Challenge: Can Communication Design Elevate Healthcare?
A remarkable 38.4% of people in the U.S. will be diagnosed with cancer at some point during their lifetimes (Cancer.gov, May 2018), and nearly 66% of U.S. cancer patients will receive radiation therapy (American Society for Radiation Oncology, 2015 Legislative Priorities Brief). External Beam Radiation Therapy (EBRT) is one of the most frequently used radiation treatments, yet the process is opaque and complex. Providing understandable educational material to help anxious patients and caregivers navigate the process is vital; current patient education material is voluminous and overwhelming. Typically written at a 12th grade reading level, with occasional stock photographs, explanation of the treatment is handed to patients in their first meeting with their doctor, a point of high emotional stress.
In a communication design project funded by UChicago Medicine’s Bucksbaum Institute for Clinical Excellence, an IIT Institute of Design (ID) student team partnered with Dr. Daniel Golden of UChicago Medicine to explore how visual narratives could better educate patients about radiation therapy.
- By surveying existing visual narrative styles, along with theoretical teachings from Scott McCloud, a renowned comic theorist, the team explored visual narratives, more popularly known as ‘graphic novels’ or ‘comics’, as legitimate emerging media for serious topics, in healthcare, mental illness, death, abortion, abuse, and cancer survivorship. The class learned that graphic storytelling is its own visual language that can be leveraged to display concepts such as time passage, transitions, simultaneity and projection.
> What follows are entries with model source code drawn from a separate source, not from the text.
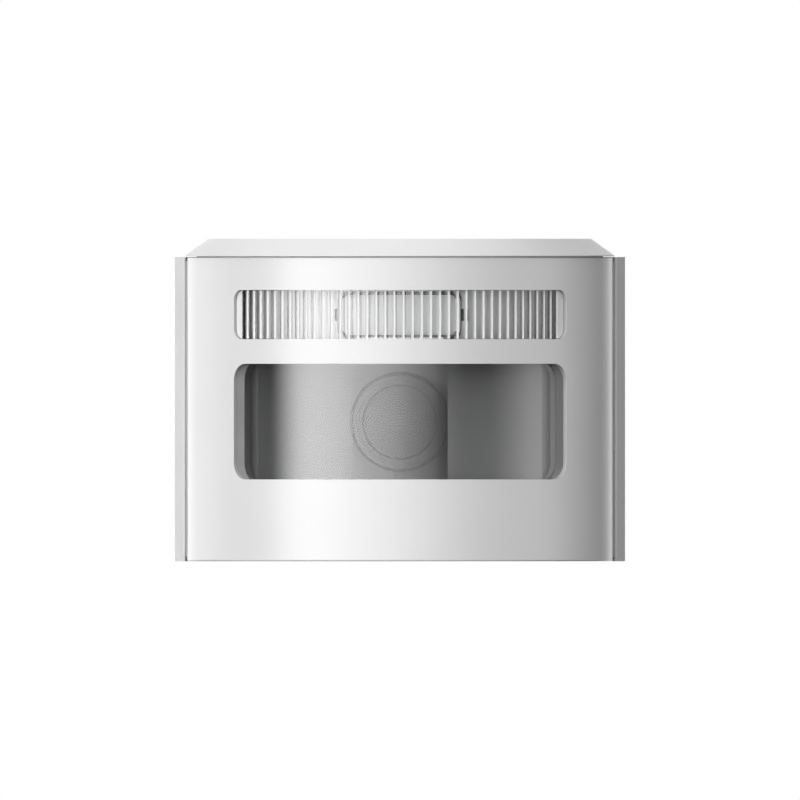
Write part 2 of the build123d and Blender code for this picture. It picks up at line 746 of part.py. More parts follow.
def lens_retainer():
    """Threaded ring that holds the objective from below."""
    with BuildPart() as ring:
        add(tube(LENS_SEAT_R - 0.2, LENS_CLEAR_R, 61.6, 63.2))
        with Locations((0, SCAN_Y, 61.6)):
            Box(1.2, 2 * LENS_SEAT_R + 1, 1.0, mode=Mode.SUBTRACT)
    return ring


def objective_lens():
    """Plano-convex objective, its curved side down."""
    radius = LENS_SEAT_R - 0.1
    bulge = 1.4
    low = 63.3
    sphere_r = (radius**2 + bulge**2) / (2 * bulge)
    with BuildPart() as lens:
        add(rod((*AXIS, low), radius, 67.1 - low, (0, 0, 1)))
        with Locations((*AXIS, low + sphere_r)):
            Sphere(sphere_r, mode=Mode.INTERSECT)
    return lens


def splitter_block():
    """Block above the lens tube, with a bore up to the detector and one across for the laser."""
    half = (-BLOCK_HALF, BLOCK_HALF)
    with BuildPart() as block:
        add(box_between(half, (SCAN_Y - BLOCK_HALF, SCAN_Y + BLOCK_HALF), BLOCK_Z))
        fillet(block.edges().filter_by(Axis.Z), 2.0)
        add(rod((*AXIS, BLOCK_Z[0] - 1), 7.0, 20, (0, 0, 1)), mode=Mode.SUBTRACT)
        add(rod((0, SCAN_Y, BEAM_Z), 4.5, 20, (1, 0, 0)), mode=Mode.SUBTRACT)
    return block


def beam_splitter():
    """Coated plate at 45 degrees where the two bores cross."""
    tilted = Plane((0, SCAN_Y, BEAM_Z), x_dir=(0, 1, 0), z_dir=(1, 0, 1))
    with BuildPart() as plate:
        with BuildSketch(tilted):
            Rectangle(8.0, 11.0)
        extrude(amount=0.5, both=True)
        add(rod((*AXIS, 70), 6.9, 20, (0, 0, 1)), mode=Mode.INTERSECT)
    return plate


def laser_holder():
    """Brass barrel that focuses the laser diode, screwed into the block's side."""
    with BuildPart() as barrel:
        add(rod((7.5, SCAN_Y, BEAM_Z), 4.45, 12.0, (1, 0, 0)))
        add(rod((12.2, SCAN_Y, BEAM_Z), 6.0, 2.0, (1, 0, 0)))
        add(rod((7.0, SCAN_Y, BEAM_Z), 2.9, 14.0, (1, 0, 0)), mode=Mode.SUBTRACT)
    return barrel


def laser_diode():
    """Metal can laser diode at the end of its barrel."""
    with BuildPart() as diode:
        add(rod((16.0, SCAN_Y, BEAM_Z), 2.35, 3.6, (1, 0, 0)))
        add(rod((19.55, SCAN_Y, BEAM_Z), 2.8, 1.2, (1, 0, 0)))
    return diode


def laser_board():
    """Driver board behind the laser diode."""
    with BuildPart() as board:
        add(box_between((20.8, 22.4), (SCAN_Y - 9, SCAN_Y + 9), (70.0, 86.0)))
        add(box_between((22.4, 24.2), (SCAN_Y - 5, SCAN_Y - 1), (73.0, 77.0)))
        add(box_between((22.4, 23.6), (SCAN_Y + 2, SCAN_Y + 7), (79.0, 83.0)))
    return board


def photodiode():
    """Metal can detector, looking down through the block."""
    with BuildPart() as diode:
        add(rod((*AXIS, 83.5), 4.1, 1.9, (0, 0, 1)))
        add(rod((*AXIS, 85.2), 4.6, 0.8, (0, 0, 1)))
    return diode


def detector_board():
    """Amplifier board on top of the block."""
    with BuildPart() as board:
        add(box_between((-17, 17), (SCAN_Y - 14, SCAN_Y + 14), (BLOCK_Z[1], BLOCK_Z[1] + BOARD_T)))
        corners = board.edges().filter_by(Axis.Z)
        fillet(corners, 1.5)
    return board


def detector_shield():
    """Tinned steel can over the amplifier."""
    low = BLOCK_Z[1] + BOARD_T
    height = 4.2
    with BuildPart() as can:
        add(box_between((-9, 13), (SCAN_Y - 11, SCAN_Y + 11), (low, low + height)))
        fillet(can.edges().filter_by(Axis.Z), 1.0)
        fillet(can.faces().sort_by(Axis.Z)[-1].edges(), 0.5)
        hollow = box_between((-8.7, 12.7), (SCAN_Y - 10.7, SCAN_Y + 10.7), (low - 1, low + height - 0.3))
        add(hollow, mode=Mode.SUBTRACT)
    return can


# ---------------------------------------------------------------- light bar
BOX_HALF = 17.7
BOX_Z = (67.4, 80.8)
BOX_MID = (BOX_Z[0] + BOX_Z[1]) / 2
BOX_Y = (-37.6, -31.0)
BOX_WALL = 1.0
STRIP_R = (56.0, 57.2)
PLATE_Z = (SHELF_HIGH[1], 67.3)
CLIP_H = 3.6


def light_bracket():
    """Bent plate from the optics shelf to the light bar, with two posts for the cap screws."""
    with BuildPart() as bracket:
        add(box_between((-13, 13), (-36.6, 12), PLATE_Z))
        add(box_between((-28, 28), (-14, -4), PLATE_Z))
        add(rod((*AXIS, 60), 18.0, 20, (0, 0, 1)), mode=Mode.SUBTRACT)
        add(box_between((-13, 13), (BOX_Y[1] + 0.1, BOX_Y[1] + 1.0), (PLATE_Z[0], 79.0)))
        for x, y in FRONT_POSTS:
            add(rod((x, y, PLATE_Z[0]), 3.8, CAP_Z - PLATE_Z[0], (0, 0, 1)))
            add(rod((x, y, 80), 1.6, 20, (0, 0, 1)), mode=Mode.SUBTRACT)
    return bracket


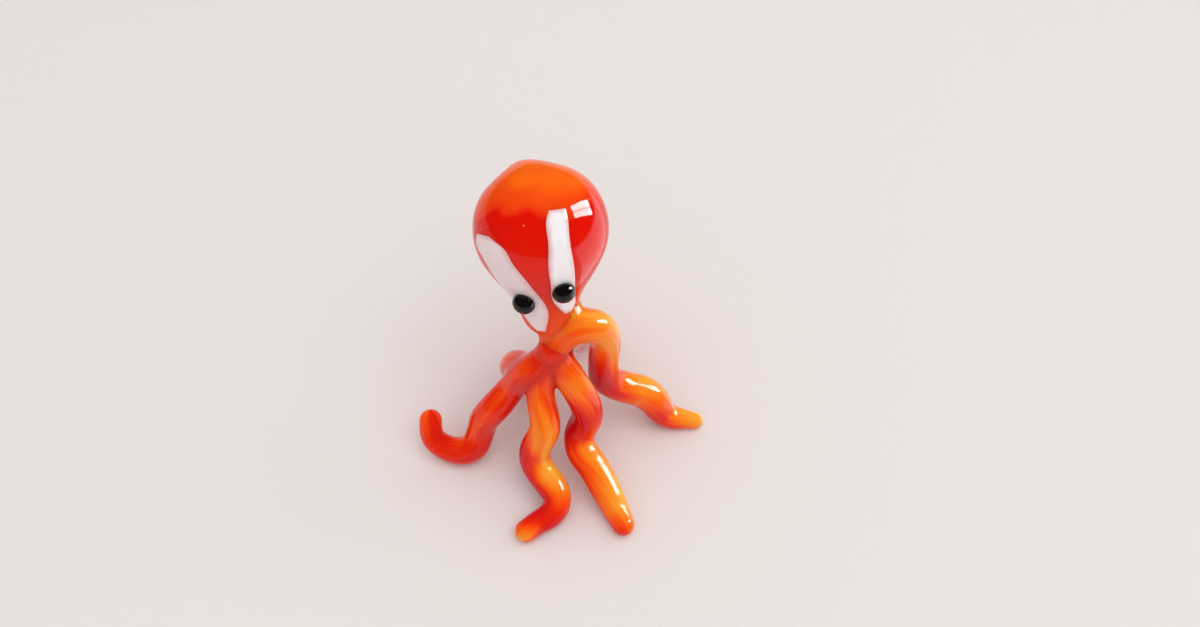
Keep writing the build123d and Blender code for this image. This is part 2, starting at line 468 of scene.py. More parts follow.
@dataclass(frozen=True)
class StreakedGlass(FlamedGlass):
    """Soda-lime glass rod, amber and red gathers drawn out together and fire-polished.

    The eye sees long streaks of red in amber, broad ones and fine cords, that follow the rod.
    """

    name: str = "soda_lime_glass_streaked"
    tones: Tones = (
        (0.00, "#c0041a"),
        (0.20, "#d80c18"),
        (0.42, "#e62c0a"),
        (0.58, "#fc5c12"),
        (0.74, "#ff8c20"),
        (1.00, "#ffb842"),
    )
    streak_width: float = 2.2
    streak_length: float = 14.0
    streak_swing: float = 0.12
    cord_width: float = 0.45
    cord_swing: float = 0.035

    def tone(self, tree: bpy.types.NodeTree) -> bpy.types.NodeSocket:
        """Builds the streaks over the rod's own tone. The broad ones fade where it is fused.

        Args:
            tree: The material's tree.

        Returns:
            The tone at each place.
        """
        place = add_node(tree, "Attribute", attribute_name="streak_place").outputs["Vector"]
        amber = add_node(tree, "Attribute", attribute_name="amber_share").outputs["Fac"]
        fused = add_node(tree, "Attribute", attribute_name="fused_share").outputs["Fac"]
        streaks = []
        for width, swing, noise in (
            (self.streak_width, self.streak_swing, {"Detail": 2.0, "Roughness": 0.4, "Distortion": 0.35}),
            (self.cord_width, self.cord_swing, {"Detail": 1.0, "Roughness": 0.5}),
        ):
            drawn_out = add_node(
                tree,
                "VectorMath",
                {0: place, 1: (1 / width, 1 / width, 1 / self.streak_length)},
                operation="MULTIPLY",
            )
            streak = add_node(tree, "TexNoise", {"Vector": drawn_out.outputs[0], "Scale": 1.0, **noise})
            spread = {"Value": streak.outputs["Fac"], **NOISE_SPAN, "To Min": -swing, "To Max": swing}
            streaks.append(add_node(tree, "MapRange", spread, clamp=False).outputs[0])
        loose = add_node(tree, "Math", {0: 1.0, 1: fused}, operation="SUBTRACT").outputs[0]
        broad = add_node(tree, "Math", {0: streaks[0], 1: loose}, operation="MULTIPLY").outputs[0]
        tone = add_node(tree, "Math", {0: amber, 1: broad}, operation="ADD").outputs[0]
        return add_node(tree, "Math", {0: tone, 1: streaks[1]}, operation="ADD").outputs[0]


@dataclass(frozen=True)
class MantleGlass(FlamedGlass):
    """Soda-lime glass gather, deep red over an amber core, rounded in the flame.

    The eye sees a deep wet red that pales to orange at the neck, where the red lies thin, and towards the
    crown of the head, where the orange is partly the glass's own tone and partly painted light from above.
    """

    name: str = "soda_lime_glass_gather"
    tones: Tones = (
        (0.00, "#f8560a"),
        (0.20, "#f5480c"),
        (0.38, "#ea2008"),
        (0.775, "#e21204"),
        # From here up the top of the head is painted orange: partly its own tone, partly painted light from
        # above
        (0.81, "#f0380c"),
        (0.88, "#f4500e"),
        (0.94, "#ff6a10"),
    )
    seed_gap: float = 2.4
    seed_edge: float = 0.07
    seed_share: float = 0.4
    seed_colour: str = "#ffc08a"
    wave_length: float = 5.0
    wave_strength: float = 0.3
    wave_depth: float = 0.08
    gloss: tuple[float, float] = (0.02, 0.05)
    glow: float = 0.5
    glow_reach: tuple[float, float, float] = (1.0, 0.3, 0.1)
    cloud_size: float = 5.0
    drift: float = 0.04

    def tone(self, tree: bpy.types.NodeTree) -> bpy.types.NodeSocket:
        """Builds the tone by height on the head, which clouds in the glass drift up and down.

        Args:
            tree: The material's tree.

        Returns:
            The tone at each place.
        """
        height = add_node(tree, "Attribute", attribute_name="height_share").outputs["Fac"]
        cloud = add_node(
            tree,
            "TexNoise",
            {
                "Vector": add_node(tree, "TexCoord").outputs["Object"],
                "Scale": 1 / (self.cloud_size * MM),
                "Detail": 1.5,
                "Roughness": 0.4,
                "Distortion": 0.5,
            },
        )
        spread = {"Value": cloud.outputs["Fac"], **NOISE_SPAN, "To Min": -self.drift, "To Max": self.drift}
        drift = add_node(tree, "MapRange", spread, clamp=False).outputs[0]
        return add_node(tree, "Math", {0: height, 1: drift}, operation="ADD").outputs[0]


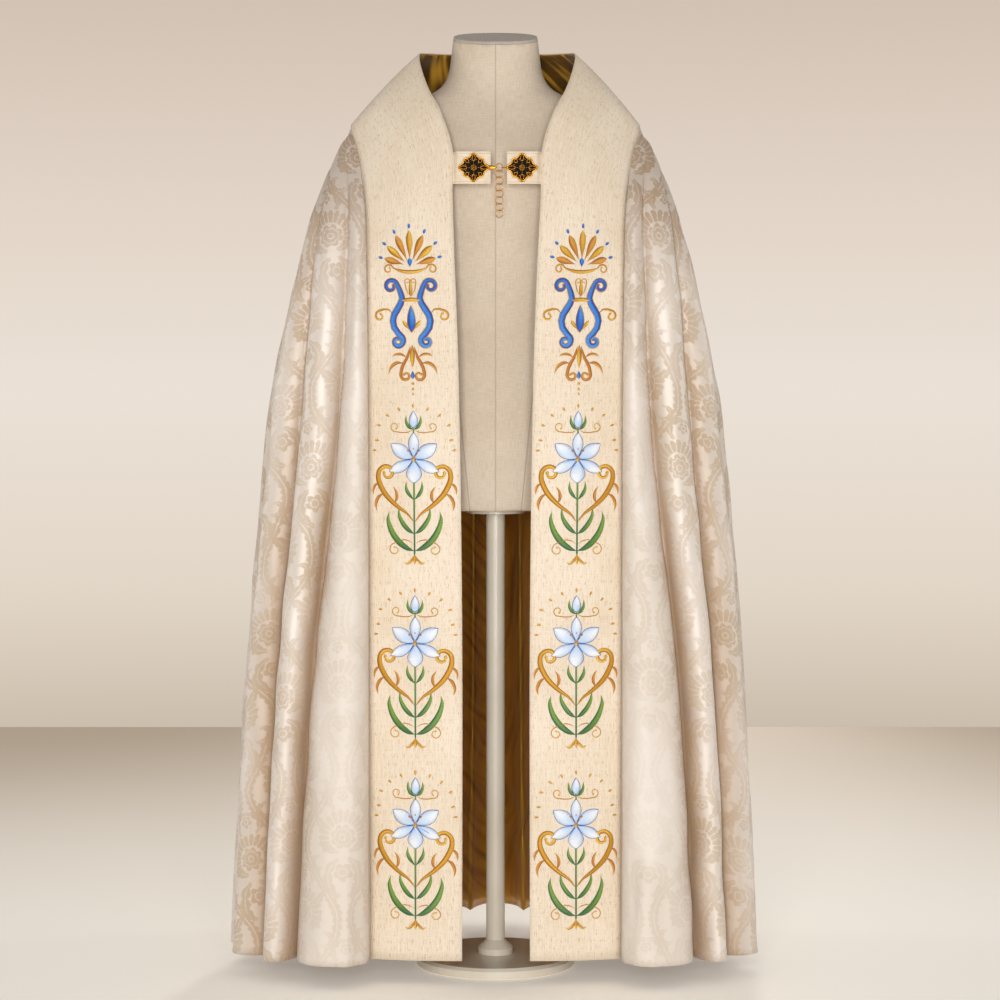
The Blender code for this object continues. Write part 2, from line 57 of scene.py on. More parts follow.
# Orphreys: two stiff bands of slub linen on buckram. Each runs up a front edge, over the
# shoulder and round the back of the neck, where it stands up as a collar, and is sewn to the
# damask along its outer edge.
ORPHREY = (
    # inner edge x, y, z          outer edge x, y, z
    ((0.0000, 0.0850, 1.5590), (0.0000, 0.1500, 1.4240)),
    ((0.0500, 0.0800, 1.5590), (0.0850, 0.1420, 1.4270)),
    ((0.0920, 0.0600, 1.5580), (0.1600, 0.1150, 1.4320)),
    ((0.1210, 0.0280, 1.5555), (0.2130, 0.0700, 1.4370)),
    ((0.1320, -0.0100, 1.5490), (0.2380, 0.0180, 1.4350)),
    ((0.1270, -0.0450, 1.5210), (0.2434, -0.0300, 1.4240)),
    ((0.1140, -0.0800, 1.4840), (0.2310, -0.0680, 1.3830)),
    ((0.0930, -0.1100, 1.4430), (0.2225, -0.0930, 1.3430)),
    ((0.0735, -0.1340, 1.3790), (0.2165, -0.1110, 1.3000)),
    ((0.0725, -0.1480, 1.3050), (0.2133, -0.1220, 1.2500)),
    ((0.0680, -0.1590, 1.1950), (0.2116, -0.1300, 1.1720)),
    ((0.0620, -0.1625, 1.0300), (0.2097, -0.1340, 1.0280)),
    ((0.0578, -0.1630, 0.8000), (0.2088, -0.1360, 0.8000)),
    ((0.0555, -0.1635, 0.5000), (0.2083, -0.1375, 0.5000)),
    ((0.0562, -0.1650, 0.0384), (0.2079, -0.1380, 0.0365)),
)
SHOULDER = 5  # row of the table at the top of the shoulder
HEM = len(ORPHREY) - 1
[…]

- They also researched how, as healthcare delivery adopts patient-focused care, principles for public-facing communication have emerged. However, many guidelines are focused on primarily text-based materials.
- The team interviewed 26 stakeholders: patients/caregivers and medical and non-medical staff. They analyzed audio files and transcripts, extracted insights, distilled them into design principles, ultimately creating a goal-oriented framework that streamlined the process and ensured that decisions for content representation were sound and principle-driven.
Research yielded design principles reflected in the design of a multicolor illustration-based discussion guide prototype. In easy-to-follow framing using 5th grade reading level language and simple graphic narrative-style illustrations, the team’s prototype distills what had been dozens of loose pages into one two-sided takeaway document designed to support clear communication and expectation-setting between doctor and patient.
Dr. Golden is now testing the prototype with patients. He will present “COMMUNICATING THE EXTERNAL BEAM RADIATION EXPERIENCE (CEBRE): A NOVEL GRAPHIC NARRATIVE PATIENT EDUCATION TOOL” (for which the ID students are listed as co-authors) to fellow radiologists at two North American forums this year in order to disseminate the approach, receive feedback for future iterations, and instantiate it as standard practice.
Patients have reported that the tool has made a stressful interaction easier, helps them to understand how external beam radiation works, and sets expectations for the process.
In 2018, an estimated 1,735,350 new cases of cancer will be diagnosed in the U.S. (Cancer.gov, May 2018). Given that external beam radiation is one of the most common treatments, this communication design work could improve the experience of hundreds of thousands of cancer patients annually.